Modeling code records:

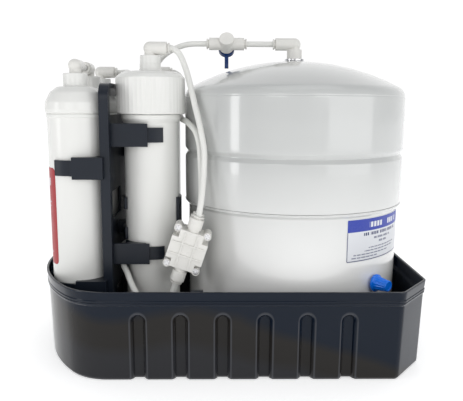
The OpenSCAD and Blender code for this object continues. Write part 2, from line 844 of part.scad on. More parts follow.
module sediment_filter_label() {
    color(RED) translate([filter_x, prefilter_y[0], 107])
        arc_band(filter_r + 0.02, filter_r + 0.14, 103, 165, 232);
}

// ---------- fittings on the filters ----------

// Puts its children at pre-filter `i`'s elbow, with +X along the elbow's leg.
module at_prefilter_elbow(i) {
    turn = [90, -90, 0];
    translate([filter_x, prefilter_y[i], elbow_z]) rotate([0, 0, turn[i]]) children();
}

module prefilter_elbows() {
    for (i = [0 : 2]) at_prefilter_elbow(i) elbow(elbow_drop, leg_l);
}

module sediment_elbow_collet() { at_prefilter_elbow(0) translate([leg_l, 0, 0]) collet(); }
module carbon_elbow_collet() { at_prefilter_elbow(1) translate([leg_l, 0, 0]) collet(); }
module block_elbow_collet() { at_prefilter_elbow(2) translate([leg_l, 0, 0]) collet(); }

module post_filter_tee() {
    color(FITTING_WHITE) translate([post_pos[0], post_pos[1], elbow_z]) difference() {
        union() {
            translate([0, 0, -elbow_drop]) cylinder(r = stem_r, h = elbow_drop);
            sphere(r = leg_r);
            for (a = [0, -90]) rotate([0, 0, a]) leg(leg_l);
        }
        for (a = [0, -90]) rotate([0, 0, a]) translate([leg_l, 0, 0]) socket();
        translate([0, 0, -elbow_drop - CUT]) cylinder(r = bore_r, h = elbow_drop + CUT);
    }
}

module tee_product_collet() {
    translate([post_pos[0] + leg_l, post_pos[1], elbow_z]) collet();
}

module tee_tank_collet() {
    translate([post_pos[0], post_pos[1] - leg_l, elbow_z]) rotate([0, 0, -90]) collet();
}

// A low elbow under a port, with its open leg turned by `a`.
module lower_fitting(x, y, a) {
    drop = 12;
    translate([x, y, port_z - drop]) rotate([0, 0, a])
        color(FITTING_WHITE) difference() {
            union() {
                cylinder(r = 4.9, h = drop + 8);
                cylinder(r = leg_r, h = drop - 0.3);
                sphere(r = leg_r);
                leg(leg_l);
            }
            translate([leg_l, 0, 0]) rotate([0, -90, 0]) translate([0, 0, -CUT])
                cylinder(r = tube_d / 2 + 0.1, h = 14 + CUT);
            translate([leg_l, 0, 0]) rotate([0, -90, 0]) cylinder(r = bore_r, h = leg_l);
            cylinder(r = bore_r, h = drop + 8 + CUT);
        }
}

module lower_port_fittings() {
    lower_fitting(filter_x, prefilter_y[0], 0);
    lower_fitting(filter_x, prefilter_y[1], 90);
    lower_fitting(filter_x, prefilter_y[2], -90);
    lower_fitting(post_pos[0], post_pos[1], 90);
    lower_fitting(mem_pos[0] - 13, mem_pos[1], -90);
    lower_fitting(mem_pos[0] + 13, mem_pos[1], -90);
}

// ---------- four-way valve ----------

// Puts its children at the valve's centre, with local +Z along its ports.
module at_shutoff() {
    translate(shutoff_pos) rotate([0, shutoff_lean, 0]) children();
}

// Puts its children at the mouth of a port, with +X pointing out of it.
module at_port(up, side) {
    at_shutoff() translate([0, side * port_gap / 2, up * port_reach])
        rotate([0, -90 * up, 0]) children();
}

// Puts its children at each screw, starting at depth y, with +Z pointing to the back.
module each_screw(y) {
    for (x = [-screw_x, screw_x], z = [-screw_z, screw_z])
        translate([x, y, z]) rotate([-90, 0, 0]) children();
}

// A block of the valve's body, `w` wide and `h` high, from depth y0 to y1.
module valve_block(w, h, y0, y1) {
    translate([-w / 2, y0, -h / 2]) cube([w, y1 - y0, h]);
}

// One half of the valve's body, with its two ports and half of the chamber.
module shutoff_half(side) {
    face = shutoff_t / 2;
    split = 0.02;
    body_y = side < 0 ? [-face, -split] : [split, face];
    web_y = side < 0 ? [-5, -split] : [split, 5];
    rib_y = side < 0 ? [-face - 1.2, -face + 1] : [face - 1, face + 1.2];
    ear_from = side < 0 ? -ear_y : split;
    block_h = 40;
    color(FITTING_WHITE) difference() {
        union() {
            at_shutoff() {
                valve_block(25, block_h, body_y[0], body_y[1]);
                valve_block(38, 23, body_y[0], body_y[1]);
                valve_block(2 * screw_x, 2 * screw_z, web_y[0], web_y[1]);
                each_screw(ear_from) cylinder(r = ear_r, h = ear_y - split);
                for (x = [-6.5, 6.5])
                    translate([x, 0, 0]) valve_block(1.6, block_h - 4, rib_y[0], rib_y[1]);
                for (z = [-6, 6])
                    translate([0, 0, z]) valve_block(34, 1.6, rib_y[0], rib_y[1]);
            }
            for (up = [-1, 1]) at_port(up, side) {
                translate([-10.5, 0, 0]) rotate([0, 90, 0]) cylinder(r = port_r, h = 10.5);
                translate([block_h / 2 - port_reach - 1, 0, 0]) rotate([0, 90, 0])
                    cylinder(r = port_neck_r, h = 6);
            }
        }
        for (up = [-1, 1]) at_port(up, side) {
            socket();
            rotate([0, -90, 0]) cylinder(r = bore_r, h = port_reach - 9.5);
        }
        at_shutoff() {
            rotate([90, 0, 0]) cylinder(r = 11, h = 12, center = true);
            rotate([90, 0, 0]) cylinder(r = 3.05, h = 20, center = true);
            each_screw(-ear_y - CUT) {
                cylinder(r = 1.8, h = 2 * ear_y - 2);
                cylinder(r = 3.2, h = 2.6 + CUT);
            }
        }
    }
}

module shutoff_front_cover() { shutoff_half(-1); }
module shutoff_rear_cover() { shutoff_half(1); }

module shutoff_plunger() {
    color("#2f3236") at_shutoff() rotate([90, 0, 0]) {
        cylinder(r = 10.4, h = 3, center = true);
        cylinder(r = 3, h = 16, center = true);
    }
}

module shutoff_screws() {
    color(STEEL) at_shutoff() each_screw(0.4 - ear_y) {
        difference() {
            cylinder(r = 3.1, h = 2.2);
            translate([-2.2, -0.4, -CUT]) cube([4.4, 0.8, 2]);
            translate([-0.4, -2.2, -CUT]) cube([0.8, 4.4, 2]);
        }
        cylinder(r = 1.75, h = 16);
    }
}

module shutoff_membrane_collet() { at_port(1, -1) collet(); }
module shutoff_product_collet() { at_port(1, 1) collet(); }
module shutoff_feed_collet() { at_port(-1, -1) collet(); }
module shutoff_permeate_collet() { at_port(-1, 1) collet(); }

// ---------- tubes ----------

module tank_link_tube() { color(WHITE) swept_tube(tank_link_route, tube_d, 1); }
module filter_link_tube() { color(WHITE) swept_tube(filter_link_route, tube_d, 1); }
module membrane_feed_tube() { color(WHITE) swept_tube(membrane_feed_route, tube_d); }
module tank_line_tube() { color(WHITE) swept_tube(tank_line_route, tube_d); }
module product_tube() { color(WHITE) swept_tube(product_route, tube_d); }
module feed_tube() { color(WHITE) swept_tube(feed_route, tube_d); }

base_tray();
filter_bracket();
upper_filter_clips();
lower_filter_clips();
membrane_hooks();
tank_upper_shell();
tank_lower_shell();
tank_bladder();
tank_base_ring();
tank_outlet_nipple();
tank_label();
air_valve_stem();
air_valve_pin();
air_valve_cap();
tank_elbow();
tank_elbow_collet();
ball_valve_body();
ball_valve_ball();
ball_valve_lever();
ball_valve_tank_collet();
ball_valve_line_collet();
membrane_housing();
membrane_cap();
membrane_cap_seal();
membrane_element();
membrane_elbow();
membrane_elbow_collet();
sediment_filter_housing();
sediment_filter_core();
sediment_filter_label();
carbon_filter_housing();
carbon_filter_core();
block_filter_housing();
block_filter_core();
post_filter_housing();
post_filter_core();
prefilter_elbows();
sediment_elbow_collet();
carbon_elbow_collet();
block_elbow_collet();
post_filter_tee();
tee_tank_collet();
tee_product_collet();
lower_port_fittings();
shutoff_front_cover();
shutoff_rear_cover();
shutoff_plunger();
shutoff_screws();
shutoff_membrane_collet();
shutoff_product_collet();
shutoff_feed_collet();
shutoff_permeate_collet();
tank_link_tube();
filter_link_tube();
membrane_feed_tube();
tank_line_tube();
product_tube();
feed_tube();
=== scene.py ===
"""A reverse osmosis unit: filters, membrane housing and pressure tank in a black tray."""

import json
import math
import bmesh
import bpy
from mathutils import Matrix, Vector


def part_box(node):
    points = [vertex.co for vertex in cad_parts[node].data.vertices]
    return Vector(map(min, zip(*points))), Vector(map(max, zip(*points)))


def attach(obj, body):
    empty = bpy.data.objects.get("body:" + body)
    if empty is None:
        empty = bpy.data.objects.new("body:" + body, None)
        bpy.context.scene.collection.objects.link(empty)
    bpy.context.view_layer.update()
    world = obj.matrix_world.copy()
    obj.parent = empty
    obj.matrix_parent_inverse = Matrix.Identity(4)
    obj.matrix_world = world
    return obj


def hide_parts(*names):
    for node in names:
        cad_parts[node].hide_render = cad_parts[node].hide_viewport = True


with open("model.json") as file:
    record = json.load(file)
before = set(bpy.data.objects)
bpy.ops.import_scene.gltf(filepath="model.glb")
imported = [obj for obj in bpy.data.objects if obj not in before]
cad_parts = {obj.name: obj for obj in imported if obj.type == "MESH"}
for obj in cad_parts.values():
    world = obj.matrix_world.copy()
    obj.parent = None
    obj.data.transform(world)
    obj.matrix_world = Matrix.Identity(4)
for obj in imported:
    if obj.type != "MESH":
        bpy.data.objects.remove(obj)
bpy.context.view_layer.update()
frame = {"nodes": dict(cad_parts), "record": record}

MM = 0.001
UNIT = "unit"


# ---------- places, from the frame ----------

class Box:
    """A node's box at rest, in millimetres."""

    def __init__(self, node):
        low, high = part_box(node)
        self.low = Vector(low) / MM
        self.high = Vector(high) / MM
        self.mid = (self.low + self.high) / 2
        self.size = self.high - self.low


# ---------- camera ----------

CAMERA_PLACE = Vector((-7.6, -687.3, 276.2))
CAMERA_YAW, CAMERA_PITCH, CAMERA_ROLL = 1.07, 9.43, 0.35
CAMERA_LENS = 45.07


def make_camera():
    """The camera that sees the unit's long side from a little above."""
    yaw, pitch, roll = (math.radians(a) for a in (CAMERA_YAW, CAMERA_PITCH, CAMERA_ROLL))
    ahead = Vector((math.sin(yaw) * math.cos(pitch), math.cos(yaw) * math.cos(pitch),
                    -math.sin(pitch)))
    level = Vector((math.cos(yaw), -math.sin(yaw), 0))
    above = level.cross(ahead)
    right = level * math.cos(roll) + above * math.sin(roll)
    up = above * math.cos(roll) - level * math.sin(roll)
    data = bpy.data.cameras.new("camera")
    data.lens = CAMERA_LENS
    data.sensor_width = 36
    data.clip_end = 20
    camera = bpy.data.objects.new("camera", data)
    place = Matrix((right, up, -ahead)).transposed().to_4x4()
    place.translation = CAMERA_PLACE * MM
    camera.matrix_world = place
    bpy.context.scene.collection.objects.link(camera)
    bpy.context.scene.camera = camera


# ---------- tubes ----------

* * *

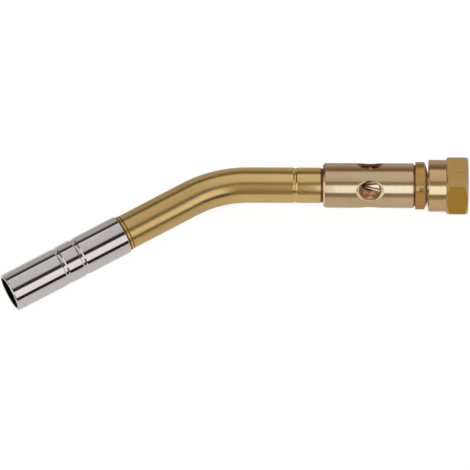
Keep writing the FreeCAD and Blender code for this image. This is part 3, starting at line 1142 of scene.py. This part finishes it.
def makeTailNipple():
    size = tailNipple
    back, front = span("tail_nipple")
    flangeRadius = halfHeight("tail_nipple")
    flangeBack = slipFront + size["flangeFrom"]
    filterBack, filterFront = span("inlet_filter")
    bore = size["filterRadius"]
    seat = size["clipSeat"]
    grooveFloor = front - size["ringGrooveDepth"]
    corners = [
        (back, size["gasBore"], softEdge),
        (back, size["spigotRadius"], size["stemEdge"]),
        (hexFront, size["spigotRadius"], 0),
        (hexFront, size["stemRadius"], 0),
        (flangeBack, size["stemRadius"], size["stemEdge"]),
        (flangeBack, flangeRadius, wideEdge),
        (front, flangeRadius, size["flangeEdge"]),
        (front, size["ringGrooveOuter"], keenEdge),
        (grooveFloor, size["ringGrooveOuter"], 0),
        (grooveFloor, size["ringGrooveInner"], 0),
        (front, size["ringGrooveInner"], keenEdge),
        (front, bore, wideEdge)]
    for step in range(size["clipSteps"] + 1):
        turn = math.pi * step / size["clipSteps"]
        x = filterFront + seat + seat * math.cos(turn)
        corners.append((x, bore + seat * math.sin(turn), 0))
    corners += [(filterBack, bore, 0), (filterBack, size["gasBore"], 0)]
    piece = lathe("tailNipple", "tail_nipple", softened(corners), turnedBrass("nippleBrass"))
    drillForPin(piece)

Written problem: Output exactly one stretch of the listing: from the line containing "base_tray();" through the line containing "cad_parts[node].hide_render = cad_parts[node].hide_viewport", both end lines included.

Task response:
base_tray();
filter_bracket();
upper_filter_clips();
lower_filter_clips();
membrane_hooks();
tank_upper_shell();
tank_lower_shell();
tank_bladder();
tank_base_ring();
tank_outlet_nipple();
tank_label();
air_valve_stem();
air_valve_pin();
air_valve_cap();
tank_elbow();
tank_elbow_collet();
ball_valve_body();
ball_valve_ball();
ball_valve_lever();
ball_valve_tank_collet();
ball_valve_line_collet();
membrane_housing();
membrane_cap();
membrane_cap_seal();
membrane_element();
membrane_elbow();
membrane_elbow_collet();
sediment_filter_housing();
sediment_filter_core();
sediment_filter_label();
carbon_filter_housing();
carbon_filter_core();
block_filter_housing();
block_filter_core();
post_filter_housing();
post_filter_core();
prefilter_elbows();
sediment_elbow_collet();
carbon_elbow_collet();
block_elbow_collet();
post_filter_tee();
tee_tank_collet();
tee_product_collet();
lower_port_fittings();
shutoff_front_cover();
shutoff_rear_cover();
shutoff_plunger();
shutoff_screws();
shutoff_membrane_collet();
shutoff_product_collet();
shutoff_feed_collet();
shutoff_permeate_collet();
tank_link_tube();
filter_link_tube();
membrane_feed_tube();
tank_line_tube();
product_tube();
feed_tube();
=== scene.py ===
"""A reverse osmosis unit: filters, membrane housing and pressure tank in a black tray."""

import json
import math
import bmesh
import bpy
from mathutils import Matrix, Vector


def part_box(node):
    points = [vertex.co for vertex in cad_parts[node].data.vertices]
    return Vector(map(min, zip(*points))), Vector(map(max, zip(*points)))


def attach(obj, body):
    empty = bpy.data.objects.get("body:" + body)
    if empty is None:
        empty = bpy.data.objects.new("body:" + body, None)
        bpy.context.scene.collection.objects.link(empty)
    bpy.context.view_layer.update()
    world = obj.matrix_world.copy()
    obj.parent = empty
    obj.matrix_parent_inverse = Matrix.Identity(4)
    obj.matrix_world = world
    return obj


def hide_parts(*names):
    for node in names:
        cad_parts[node].hide_render = cad_parts[node].hide_viewport = True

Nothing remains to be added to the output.